Scene Recognition with Bag of Words
Kyle Cackett
Scene
categorization using a bag of words model ignores spatial information and deals
only with image features. It is
performed by first extracting a large number of descriptors from a set of
images, then clustering the descriptors into a small set of “visual words” that
compose a visual vocabulary. Descriptors
are then extracted from a set of pre-categorized training images. Each descriptor is matched to the nearest word
in the visual vocabulary to create a histogram cataloging the frequency of each
visual word in the training images.
These histograms are used to learn a support vector machine (SVM). Histograms are then constructed for
uncategorized images and given to the SVM for classification. Using a visual vocabulary of 200 words (created
by finding 200 clusters from a set of descriptors built by aggregating random
samples of 10 descriptors from each image), and a linear SVM with lambda of 0.5
I achieved an accuracy of 0.6473.
To build the
visual vocabulary I used vl_dsift to get descriptors
from 1500 training images (100 images from each category).
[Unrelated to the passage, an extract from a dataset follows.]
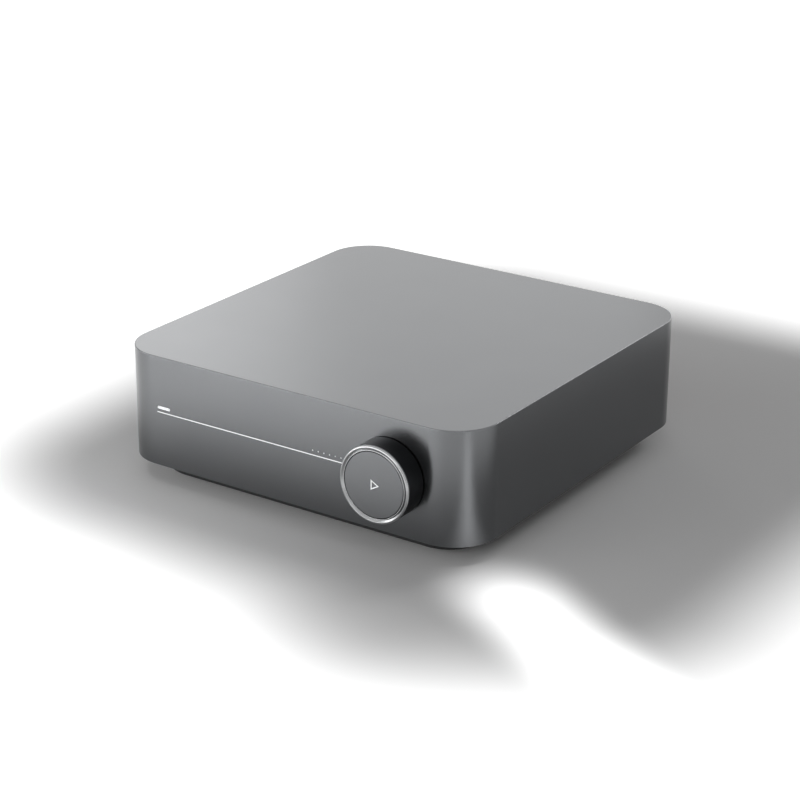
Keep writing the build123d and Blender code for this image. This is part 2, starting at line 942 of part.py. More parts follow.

I used bin size of 4 and step size of 8 to
create the dense set of descriptors. I
randomly sampled 10 descriptors from each image to create a raw set of 15,000
descriptors. I then used k-means to
cluster the large set of descriptors into a vocabulary of visual words. I experimented with a vocabulary size of 100
and 200 to see if vocabulary size impacted performance. I found that increased vocabulary size
performed slightly better (see results section). I also experimented with the number of
samples taken from each image to build the raw descriptor set. Somewhat surprisingly, I found that using 100
samples per image as opposed to 10 samples per image reduced the accuracy of my
classifier (see results section).
Training histograms
are created by calculating the set of descriptors for pre-categorized images, matching
each descriptor to its closest word in the visual vocabulary, and counting the
frequency of each visual word for each training image (thus building a
histogram). Descriptors were computed
using vl_dsift with bin size 4 and step size 8 (as
was used to create the vocabulary). Euclidean
distances were used to compute the closest visual word to each descriptor using
the vl_alldist2 function. Finally, all
histograms were normalized by dividing each frequency by the max frequency in
any bin. A more uniform normalization
scheme would be to divide each bin by the total number of descriptors. I did not investigate the performance of this
alternative normalization technique.
Training
histograms are passed to the primal_SVM function to
learn the classifier. In my
implementation I experimented with different parameters for training the linear
classifiers. I varied the lambda parameter
to evaluate its effect on performance (see results section). Once trained, the SVM is used to classify
uncategorized images. Descriptors are
extracted from each image as above and used to build histograms cataloging the
frequency of visual words from the vocabulary for each unclassified image. These histograms are then given to the
1-vs-all classifier and are assigned a label with a certain confidence. To evaluate performance we find the label
with the maximum confidence and use it as our classification. A confusion matrix is constructed displaying
the correct classifications along the diagonal and incorrect classifications on
the off-diagonals.
As mentioned
above, I experimented with different vocabulary sizes, different lambda values,
and different descriptor sample sizes per image to evaluate the effect of these
parameters on performance. With a
vocabulary size of 100, lambda of 0.1, and 10 descriptors sampled from each
image I achieved an accuracy of 0.6027.
The confusion matrix for these parameter values is included below.
By simply increasing
the lambda parameter to 0.5 I achieved an accuracy of 0.6300. The confusion matrix is again included below.
I then
experimented with a larger vocabulary size of 200. With a lambda of 0.1 I achieved an accuracy
of 0.6267 (left confusion matrix) and after increasing the lambda parameter to
0.5 I achieved my highest accuracy of 0.6473 (right confusion matrix).
Interestingly,
after increasing the number of sample descriptors per image to 100 with a vocabulary
size of 200 words and lambda of 0.5 I saw a decrease in performance to 0.6233.